[DATA SHOWN start]
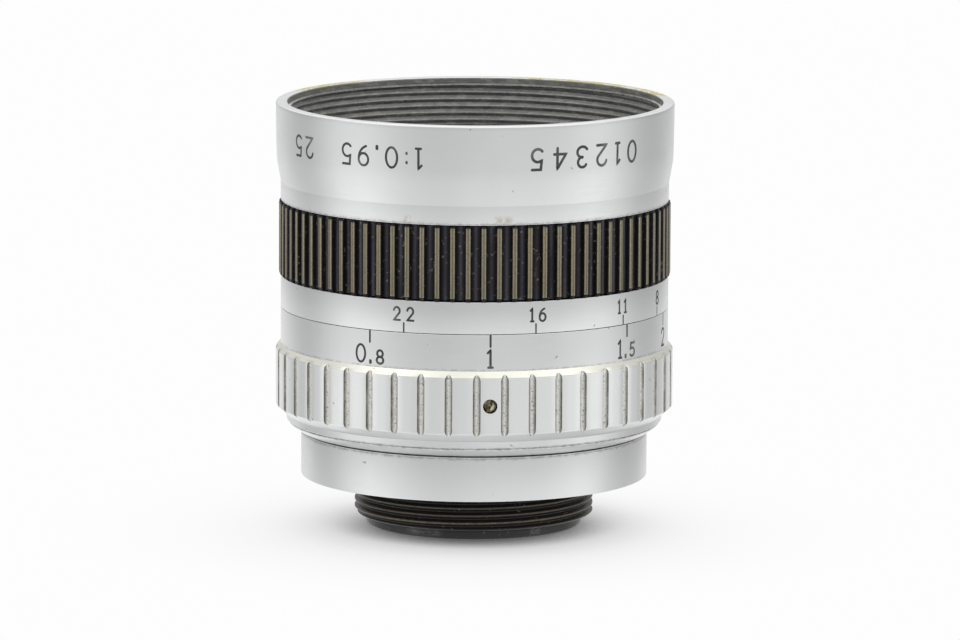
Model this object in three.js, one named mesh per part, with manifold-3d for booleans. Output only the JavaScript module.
// A fast prime lens for 16 mm cine cameras, standing front end up on its screw mount.
// Millimetres, +Z towards the subject, origin at the centre of the rear foot. Every angle is in degrees.
import * as THREE from "three";
import { mergeVertices } from "three/addons/utils/BufferGeometryUtils.js";
import Module from "manifold-3d";

const wasm = await Module();
wasm.setup();

// ---- Driving dimensions -------------------------------------------------------------------------

// Screw mount: 1 inch by 32 threads an inch, with its flange as the seat on the camera.
const INCH = 25.4;
const THREAD_RADIUS = INCH / 2;
const THREAD_PITCH = INCH / 32;
const THREAD_DEPTH = 0.43;
const THREAD_TURNS = 5;
const FOOT_RADIUS = 11.45;
const FOOT_HEIGHT = 1.0;
const FLANGE_Z = 5.31;
const MOUNT_BORE = 9.9;

// Outer sleeves, from the flange to the front rim.
const BASE_RADIUS = 18.42;
const BASE_TOP = 10.03;
const FOCUS_BOTTOM = 10.2;
const FOCUS_LIP_RADIUS = 18.62;
const SKIRT_RADIUS = 19.95;
const SKIRT_BOTTOM = 11.26;
const SKIRT_TOP = 11.93;
const GRIP_RADIUS = 21.12;
const GRIP_BOTTOM = 12.9;
const GRIP_TOP = 18.85;
const BAND_RADIUS = 20.6;
const BAND_BOTTOM = 19.48;
const FOCUS_TOP = 23.32;
const DEPTH_RING_BOTTOM = 23.38;
const DEPTH_RING_TOP = 26.74;
const APERTURE_BOTTOM = 26.79;
const APERTURE_TOP = 34.71;
const APERTURE_RADIUS = 20.8;
const FRONT_BOTTOM = 34.78;
const TAPER_BOTTOM = 36.79;
const TAPER_TOP = 39.09;
const TAPER_TOP_RADIUS = 21.02;
const RIM_RADIUS = 21.13;
const RIM_TOP = 45.21;
const FRONT_BORE = 19.89;
const FRONT_BORE_END = 39.9;
const FRONT_LIP_BOTTOM = 37.4;

// Grips.
const GRIP_GROOVES = 45;
const GRIP_GROOVE_RADIUS = 0.4;
const GROOVE_PHASE = -89.2;
const RIBS = 80;
const RIB_ROOT_RADIUS = 20.38;
const RIB_SHARE = 0.34;
const RIB_PHASE = -87.3;

// Sliding and turning fits.
const SLEEVE_BORE = 19.05;
const HOUSING_RADIUS = 19.0;
const HOUSING_BORE = 18.3;
const HELICOID_RADIUS = 17.0;
const HELICOID_TOP = 20.5;
const GUIDE_BORE = 15.6;
const GUIDE_RADIUS = 15.5;
const CELL_BORE = 14.6;
const FIT = 0.05;
const FOCUS_LEAD = 1.58;
const FOCUS_INFINITY = -28.7;
const FOCUS_CLOSEST = 154.7;

// Iris: ten blades, each on its own level, turned by a cam ring.
const BLADES = 10;
const STOP_RADIUS = 9.3;
const SMALLEST_STOP = 0.5;
const BLADE_INNER = 9.8;
const BLADE_OUTER = 14.3;
const BLADE_SPAN = 104;
const BLADE_THICKNESS = 0.08;
const BLADE_STEP = 0.12;
const BLADE_STACK_Z = 26.0;
const PIVOT_RADIUS = 15.5;
const PIVOT_PIN = 0.3;
const DRIVE_LEVER = 3.6;
const IRIS_PLATE_BOTTOM = 24.6;
const IRIS_PLATE_TOP = 25.8;
const CAM_BOTTOM = 27.4;
const CAM_TOP = 28.8;
const CAM_BORE = 13.9;
const CAM_TURN = 60;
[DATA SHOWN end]
- [EXERCISE OBJECTIVE] Reproduce verbatim only this range: the first line of the material through the line that contains "const MOUNT_BORE = 9.9;", inclusive.

- [WRITTEN REPLY]
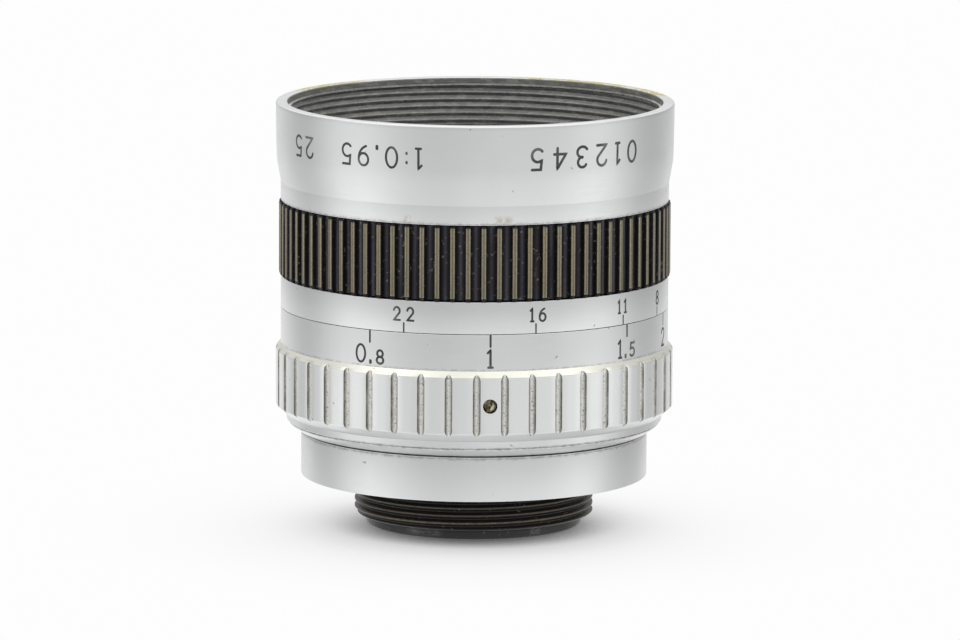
Model this object in three.js, one named mesh per part, with manifold-3d for booleans. Output only the JavaScript module.
// A fast prime lens for 16 mm cine cameras, standing front end up on its screw mount.
// Millimetres, +Z towards the subject, origin at the centre of the rear foot. Every angle is in degrees.
import * as THREE from "three";
import { mergeVertices } from "three/addons/utils/BufferGeometryUtils.js";
import Module from "manifold-3d";

const wasm = await Module();
wasm.setup();

// ---- Driving dimensions -------------------------------------------------------------------------

// Screw mount: 1 inch by 32 threads an inch, with its flange as the seat on the camera.
const INCH = 25.4;
const THREAD_RADIUS = INCH / 2;
const THREAD_PITCH = INCH / 32;
const THREAD_DEPTH = 0.43;
const THREAD_TURNS = 5;
const FOOT_RADIUS = 11.45;
const FOOT_HEIGHT = 1.0;
const FLANGE_Z = 5.31;
const MOUNT_BORE = 9.9;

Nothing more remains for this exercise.